# EXERCISE GOAL
Each line from the one containing "# Incised lines round the outside, where" through the one containing "if empty is" is to be retyped exactly, both end lines included, and all other lines left out.

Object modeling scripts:
────────────────────
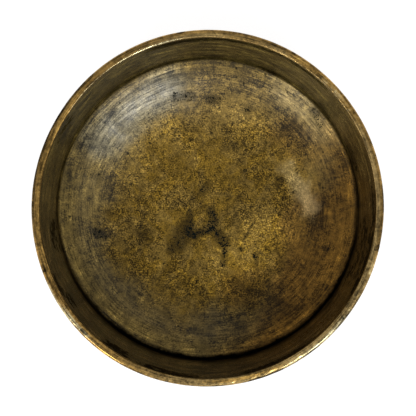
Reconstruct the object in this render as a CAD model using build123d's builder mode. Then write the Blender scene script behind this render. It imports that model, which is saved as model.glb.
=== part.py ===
"""Singing bowl, the straight-walled kind that is hammered from one disc of bell bronze.

The bowl is a single forging: a dished floor that stands on a flattened foot, a tight corner, a
steep wall that leans out a little, and a lip that was beaten down until it spread to both sides
of the wall. The floor and the corner are round. Hand work has left the rim slightly oval, so the
wall runs from a circle at the corner to an ellipse at the lip.

Frame: millimetres, +Z up. The origin is the centre of the foot, on the surface the bowl stands on.
"""

import os
from math import cos, radians, sin, tan

from build123d import *

# Driving dimensions
RIM_DIAMETER = 200.0  # mean diameter over the outside of the lip
RIM_OVALITY = 2.9  # long diameter of the rim minus its short diameter
OVAL_DIRECTION = 77.0  # degrees from +X round to the long diameter
HEIGHT = 90.0  # foot to the top of the lip
LIP_WIDTH = 4.4  # top of the lip, from inside edge to outside edge
LIP_DEPTH = 3.4  # height of the part of the lip that stands proud of the wall
LIP_BEVEL = 0.8  # height of the slope that runs the underside of the lip into the wall
LIP_OUTER_ROUND = 1.4
LIP_INNER_ROUND = 0.6
WALL_TOP_THICKNESS = 3.0  # just under the lip
WALL_LEAN = 3.2  # degrees that the outside of the wall leans out from vertical
FLOOR_THICKNESS = 2.4  # also the thickness round the corner
FLOOR_EDGE_SLOPE = 22.0  # degrees that the dished floor has climbed to where the corner starts
FOOT_RADIUS = 34.0  # flattened patch that the bowl stands on
CORNER_RADIUS = 5.2  # outside of the bend between floor and wall
LINE_WIDTH = 0.9  # incised lines round the outside of the wall
LINE_DEPTH = 0.35
LINE_CUT_CLEARANCE = 1.0  # how far the ring that cuts a line stands outside the wall
LINES_BELOW_RIM = (11.0, 13.8)  # from the top of the lip to the top of each line

# Worked out from the driving dimensions
OVAL_GAIN = RIM_OVALITY / 4  # what the long radius gains on the mean one, and the short one loses
LIP_OUTER = RIM_DIAMETER / 2
LIP_INNER = LIP_OUTER - LIP_WIDTH
LIP_BASE_Z = HEIGHT - LIP_DEPTH
LIP_OVERHANG = (LIP_WIDTH - WALL_TOP_THICKNESS) / 2
WALL_TOP_OUTER = LIP_OUTER - LIP_OVERHANG
WALL_TOP_INNER = LIP_INNER + LIP_OVERHANG
WALL_TOP_Z = LIP_BASE_Z - LIP_BEVEL

SLOPE = radians(FLOOR_EDGE_SLOPE)
LEAN = radians(WALL_LEAN)
CORNER_TURN = 90.0 - FLOOR_EDGE_SLOPE - WALL_LEAN
CORNER_REACH = CORNER_RADIUS * (cos(LEAN) - sin(SLOPE))
CORNER_RISE = CORNER_RADIUS * (cos(SLOPE) - sin(LEAN))

# The dish is the arc from the foot to the corner that lets the wall, at its own lean, arrive at
# the lip: the wall's line carried down to the ground gives the radius that the arc has to fill.
WALL_AT_GROUND = WALL_TOP_OUTER - WALL_TOP_Z * tan(LEAN)
DISH_REACH = WALL_AT_GROUND + CORNER_RISE * tan(LEAN) - CORNER_REACH - FOOT_RADIUS
DISH_RADIUS = DISH_REACH / (sin(SLOPE) - (1 - cos(SLOPE)) * tan(LEAN))
WALL_FOOT_Z = DISH_RADIUS * (1 - cos(SLOPE)) + CORNER_RISE
WALL_FOOT_OUTER = WALL_AT_GROUND + WALL_FOOT_Z * tan(LEAN)

# The outside of the bowl is filled first, and then the inside is cleared in the same steps. Each
# skin has its distance inside the outer one at the floor, and its mean radius at the top of the
# wall and at the lip.
SKINS = (
    (0.0, WALL_TOP_OUTER, LIP_OUTER, Mode.ADD),
    (FLOOR_THICKNESS, WALL_TOP_INNER, LIP_INNER, Mode.SUBTRACT),
)


def level(z):
    """Horizontal plane at height z, with its x direction along the long diameter."""
    return Plane.XY.offset(z).rotated((0, 0, OVAL_DIRECTION))


def oval(mean_radius, gain=OVAL_GAIN):
    """Ellipse about the centre line. The gain is 0 for a circle, and OVAL_GAIN at the rim."""
    return Ellipse(mean_radius + gain, mean_radius - gain)


with BuildPart() as bowl:
    for inset, wall_top, lip, mode in SKINS:
        # Round base: flat foot, dish and corner, filled in to the centre line
        wall_foot = WALL_FOOT_OUTER - inset * cos(LEAN)
        wall_foot_z = WALL_FOOT_Z + inset * sin(LEAN)
        with BuildSketch(Plane.XZ.rotated((0, 0, OVAL_DIRECTION))):
            with BuildLine():
                foot = Line((0, inset), (FOOT_RADIUS, inset))
                dish = JernArc(foot @ 1, foot % 1, DISH_RADIUS - inset, FLOOR_EDGE_SLOPE)
                corner = JernArc(dish @ 1, dish % 1, CORNER_RADIUS - inset, CORNER_TURN)
                Polyline(corner @ 1, (0, wall_foot_z), foot @ 0)
            make_face()
        revolve(axis=Axis.Z, mode=mode)

        # Wall, from the round corner to the oval under the lip
        with BuildSketch(level(wall_foot_z)):
            oval(wall_foot, gain=0)
        with BuildSketch(level(WALL_TOP_Z)):
            oval(wall_top)
        loft(ruled=True, mode=mode)

        # Bevelled underside of the lip
        with BuildSketch(level(WALL_TOP_Z)):
            oval(wall_top)
        with BuildSketch(level(LIP_BASE_Z)):
            oval(lip)
        loft(ruled=True, mode=mode)

        # Lip
        with BuildSketch(level(LIP_BASE_Z)):
            oval(lip)
        extrude(amount=LIP_DEPTH, mode=mode)

    # The hammered lip has a soft outer edge and a crisper inner one
    lip_top = bowl.faces().filter_by(GeomType.PLANE).sort_by(Axis.Z)[-1]
    fillet(lip_top.outer_wire().edges(), radius=LIP_OUTER_ROUND)
    lip_top = bowl.faces().filter_by(GeomType.PLANE).sort_by(Axis.Z)[-1]
    fillet(lip_top.inner_wires()[0].edges(), radius=LIP_INNER_ROUND)

    # Incised lines round the outside, where the wall is part of the way from circle to oval
    for drop in LINES_BELOW_RIM:
        line_z = HEIGHT - drop - LINE_WIDTH
        climbed = (line_z - WALL_FOOT_Z) / (WALL_TOP_Z - WALL_FOOT_Z)
        wall_radius = WALL_FOOT_OUTER + climbed * (WALL_TOP_OUTER - WALL_FOOT_OUTER)
        with BuildSketch(level(line_z)):
            Circle(RIM_DIAMETER / 2 + LINE_CUT_CLEARANCE)
            gain = climbed * OVAL_GAIN
            core = wall_radius - LINE_DEPTH
            Ellipse(core + gain, core - gain, mode=Mode.SUBTRACT)
        extrude(amount=LINE_WIDTH, mode=Mode.SUBTRACT)

bowl.part.label = "bowl"

os.makedirs("parts", exist_ok=True)
export_step(bowl.part, "parts/bowl.step")
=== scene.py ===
"""Looks of the singing bowl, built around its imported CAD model.

The bowl is one hammered piece of bronze, so it is one mesh here too. The mesh is a half section
swept round the centre line, in millimetres, with the CAD's own dimensions: round floor and corner,
oval rim. Hammer scoops, an uneven lip and nicks are real geometry. The patina is a node material in
the bowl's own coordinates.
"""

from math import cos, pi, radians, sin, sqrt, tan

import bpy
import numpy as np
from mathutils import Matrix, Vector


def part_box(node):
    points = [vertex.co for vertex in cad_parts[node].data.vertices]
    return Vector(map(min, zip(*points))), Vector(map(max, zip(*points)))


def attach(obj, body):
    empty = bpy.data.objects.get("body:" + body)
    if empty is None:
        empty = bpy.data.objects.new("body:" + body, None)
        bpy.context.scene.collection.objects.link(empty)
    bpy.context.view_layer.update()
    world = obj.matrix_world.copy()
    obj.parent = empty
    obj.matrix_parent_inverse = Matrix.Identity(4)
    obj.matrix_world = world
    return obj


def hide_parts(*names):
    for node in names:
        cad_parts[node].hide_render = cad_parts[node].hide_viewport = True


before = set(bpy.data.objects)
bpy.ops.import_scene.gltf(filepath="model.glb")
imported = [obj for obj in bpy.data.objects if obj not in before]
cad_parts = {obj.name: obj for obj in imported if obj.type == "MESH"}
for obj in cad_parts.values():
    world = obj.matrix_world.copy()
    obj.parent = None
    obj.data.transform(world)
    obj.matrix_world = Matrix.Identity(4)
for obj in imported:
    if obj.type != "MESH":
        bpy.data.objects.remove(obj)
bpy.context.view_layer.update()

MM = 0.001


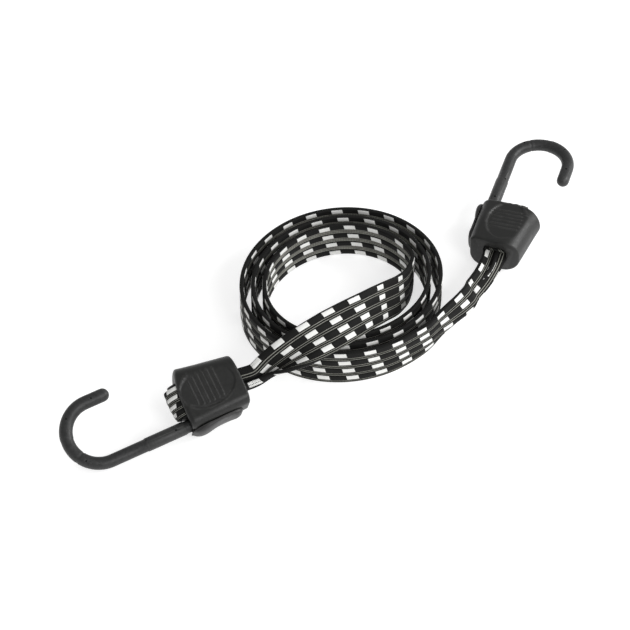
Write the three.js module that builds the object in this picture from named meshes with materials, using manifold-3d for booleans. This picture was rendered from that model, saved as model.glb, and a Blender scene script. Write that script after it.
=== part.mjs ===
// Flat adjustable bungee cord, coiled up on edge, with a hook unit at each end.
// Each unit is a plastic sleeve with a sliding wedge: the strap goes in at the mouth, round the
// wedge's nose and back, and the pull on the hook jams the wedge and the strap in the taper.
// Pushing the hook in by its thumb saddle lets the strap run.
// Millimetres. +X is right, +Y is away from the viewer, +Z is up, and Z = 0 is what it lies on.
// The origin is at floor level, below the middle of the box round the two hook units.

import * as THREE from 'three';
import { mergeVertices } from 'three/addons/utils/BufferGeometryUtils.js';
import Module from 'manifold-3d';

// Clearances and cuts
const seatGap = 0.3;
const cutOverrun = 4;

// Strap, woven elastic webbing
const strapWidth = 25;
const strapThickness = 2.6;
const strapEdgeBevel = 0.9;
const gatheredWidth = 13;
const gatheredThickness = 6;

// Coil, a spiral of the strap's outer face that is a little off centre and a little oval
const coilCentreX = 15.6;
const coilCentreY = 3.5;
const coilRadius = 44.85;
const coilTurnPitch = 6.88;
const coilShift = 4.67;
const coilShiftPerTurn = 0.23;
const coilShiftDegrees = 73.9;
const coilOval = 2.38;
const coilOvalDegrees = 45.3;
const coilStartDegrees = 30;
const coilEndDegrees = 1035;
const coilStepsPerTurn = 24;

// Routes of the two free stretches, chosen by hand. Each row holds x, y and z of the strap's
// middle, the lean of its upper edge to the left of travel in degrees, and the gathered share.
const leftRoute = [
  [-34.5, -66.8, 20.1, 62, 1],
  [-27.2, -63.5, 24.7, 58, 0.97],
  [-16.6, -60.7, 30.7, 50, 0.51],
  [-4.8, -57.1, 35.8, 42, 0.12],
  [6.9, -51.0, 38.6, 37, 0],
  [18.5, -43.6, 40.0, 32, 0],
  [30.0, -33.9, 38.8, 22, 0],
  [40.6, -18.4, 30.2, 15, 0],
  [50.2, -1.0, 19.2, 10, 0],
  [56.2, 13.0, 13.8, 4, 0],
];
const rightRoute = [
  [66.6, -29.2, 12.5, 2, 0.01],
  [72.8, -20.8, 12.8, 8, 0.07],
  [78.8, -12.8, 13.4, 19, 0.3],
  [84.6, -4.4, 13.8, 30, 0.68],
  [90.2, 4.0, 12.8, 40, 0.87],
  [95.8, 12.6, 11.6, 48, 0.97],
  [101.0, 21.1, 11.3, 57, 1],
  [105.6, 29.8, 11.8, 70, 1],
];
const leadStepsPerPoint = 3;
const insideMouth = 9.6;
const measureStep = 0.125;

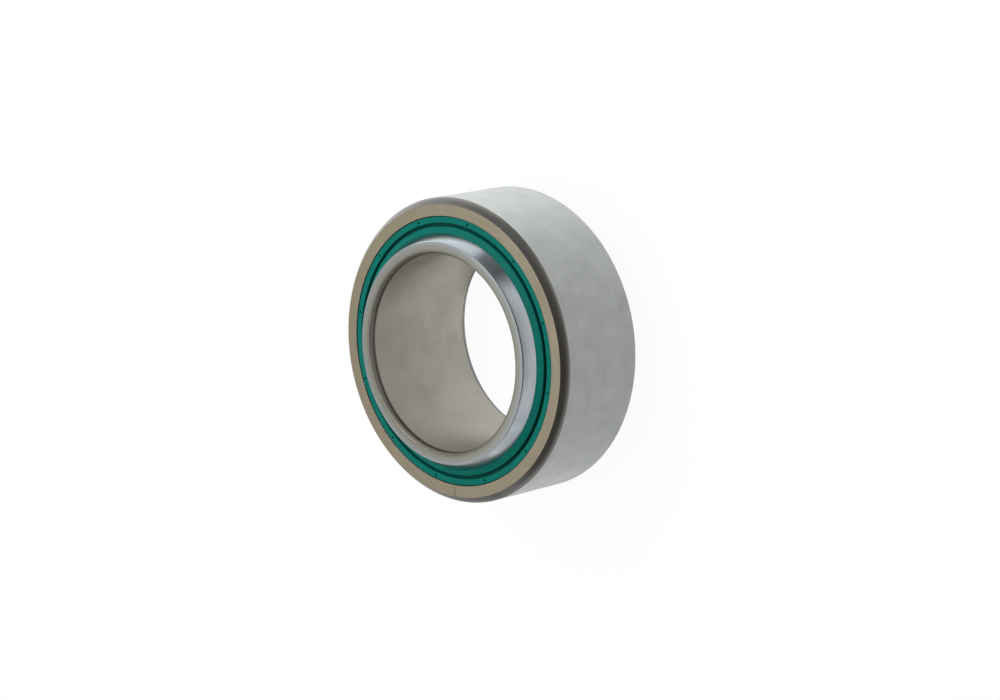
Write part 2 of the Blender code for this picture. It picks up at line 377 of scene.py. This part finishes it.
# Woven fabric in resin: threads that cross at right angles and stand out a little, dull and dark.
fabric, tree, shader = new_material("bonded_liner_fabric", Roughness=0.7)
place = add_node(tree, "ShaderNodeTexCoord").outputs["Object"]
split_place = add_node(tree, "ShaderNodeSeparateXYZ", {0: place})
turn = add_node(tree, "ShaderNodeMath", {0: split_place.outputs["Y"], 1: split_place.outputs["X"]},
                operation="ARCTAN2")
threads = []
for value, pitch in ((turn.outputs[0], THREAD_PITCH / LINER_R), (split_place.outputs["Z"], THREAD_PITCH)):
    wave = add_node(tree, "ShaderNodeMath", {0: value, 1: math.tau / pitch}, operation="MULTIPLY")
    threads.append(add_node(tree, "ShaderNodeMath", {0: wave.outputs[0]}, operation="SINE"))
weave = add_node(tree, "ShaderNodeMath", {0: threads[0].outputs[0], 1: threads[1].outputs[0]},
                 operation="MULTIPLY")
weave = add_node(tree, "ShaderNodeMapRange", {"Value": weave.outputs[0], "From Min": -1.0})
tone = add_node(tree, "ShaderNodeMix",
                {"Factor": weave.outputs[0], 6: colour("4A4135"), 7: colour("6E614E")}, data_type="RGBA")
tree.links.new(tone.outputs[2], shader.inputs["Base Color"])
relief = add_node(tree, "ShaderNodeBump", {"Height": weave.outputs[0], "Distance": 0.00005})
tree.links.new(relief.outputs[0], shader.inputs["Normal"])

liner.data.materials.append(fabric)
shade(liner)
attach(liner, "liner")
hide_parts("sliding_liner")


# Inner ring. It is turned from bearing steel, its ball is plated with hard chrome and polished,
# and its end faces and bore are ground. Each end of the bore has a narrow bevel, a chamfer and,
# below that, a long shallow run-out that stays dark.
BORE_R = 0.020
BEVEL_R = BORE_R + 0.00061
CHAMFER_R = BORE_R + 0.00053
RUN_OUT_R = BORE_R + 0.00014
BEVEL_DEPTH = 0.00010
CHAMFER_DEPTH = 0.00060
RUN_OUT_DEPTH = 0.00130
BORE_EDGE_ROUND = 0.00004
BORE_SPAN_CUTS = 6
BALL_RINGS = 180
BALL_EDGE_ROUND = 0.00004
UPRIGHT_NORMAL = 0.1
# Widths of the end face's painted highlight at its outer rim and painted shade at its inner rim.
HIGHLIGHT_RIM = 0.0009
SHADE_RIM = 0.0006

inner_low, inner_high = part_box("inner_ring")
BALL_R = inner_high.x
INNER_TOP = inner_high.z
FACE_R = math.sqrt(BALL_R ** 2 - INNER_TOP ** 2)
bore_edge = [
    (BEVEL_R, INNER_TOP),
    (CHAMFER_R, INNER_TOP - BEVEL_DEPTH),
    (RUN_OUT_R, INNER_TOP - CHAMFER_DEPTH),
    (BORE_R, INNER_TOP - RUN_OUT_DEPTH),
]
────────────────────
# PROBLEM SOLUTION
    # Incised lines round the outside, where the wall is part of the way from circle to oval
    for drop in LINES_BELOW_RIM:
        line_z = HEIGHT - drop - LINE_WIDTH
        climbed = (line_z - WALL_FOOT_Z) / (WALL_TOP_Z - WALL_FOOT_Z)
        wall_radius = WALL_FOOT_OUTER + climbed * (WALL_TOP_OUTER - WALL_FOOT_OUTER)
        with BuildSketch(level(line_z)):
            Circle(RIM_DIAMETER / 2 + LINE_CUT_CLEARANCE)
            gain = climbed * OVAL_GAIN
            core = wall_radius - LINE_DEPTH
            Ellipse(core + gain, core - gain, mode=Mode.SUBTRACT)
        extrude(amount=LINE_WIDTH, mode=Mode.SUBTRACT)

bowl.part.label = "bowl"

os.makedirs("parts", exist_ok=True)
export_step(bowl.part, "parts/bowl.step")
=== scene.py ===
"""Looks of the singing bowl, built around its imported CAD model.

The bowl is one hammered piece of bronze, so it is one mesh here too. The mesh is a half section
swept round the centre line, in millimetres, with the CAD's own dimensions: round floor and corner,
oval rim. Hammer scoops, an uneven lip and nicks are real geometry. The patina is a node material in
the bowl's own coordinates.
"""

from math import cos, pi, radians, sin, sqrt, tan

import bpy
import numpy as np
from mathutils import Matrix, Vector


def part_box(node):
    points = [vertex.co for vertex in cad_parts[node].data.vertices]
    return Vector(map(min, zip(*points))), Vector(map(max, zip(*points)))


def attach(obj, body):
    empty = bpy.data.objects.get("body:" + body)
    if empty is None:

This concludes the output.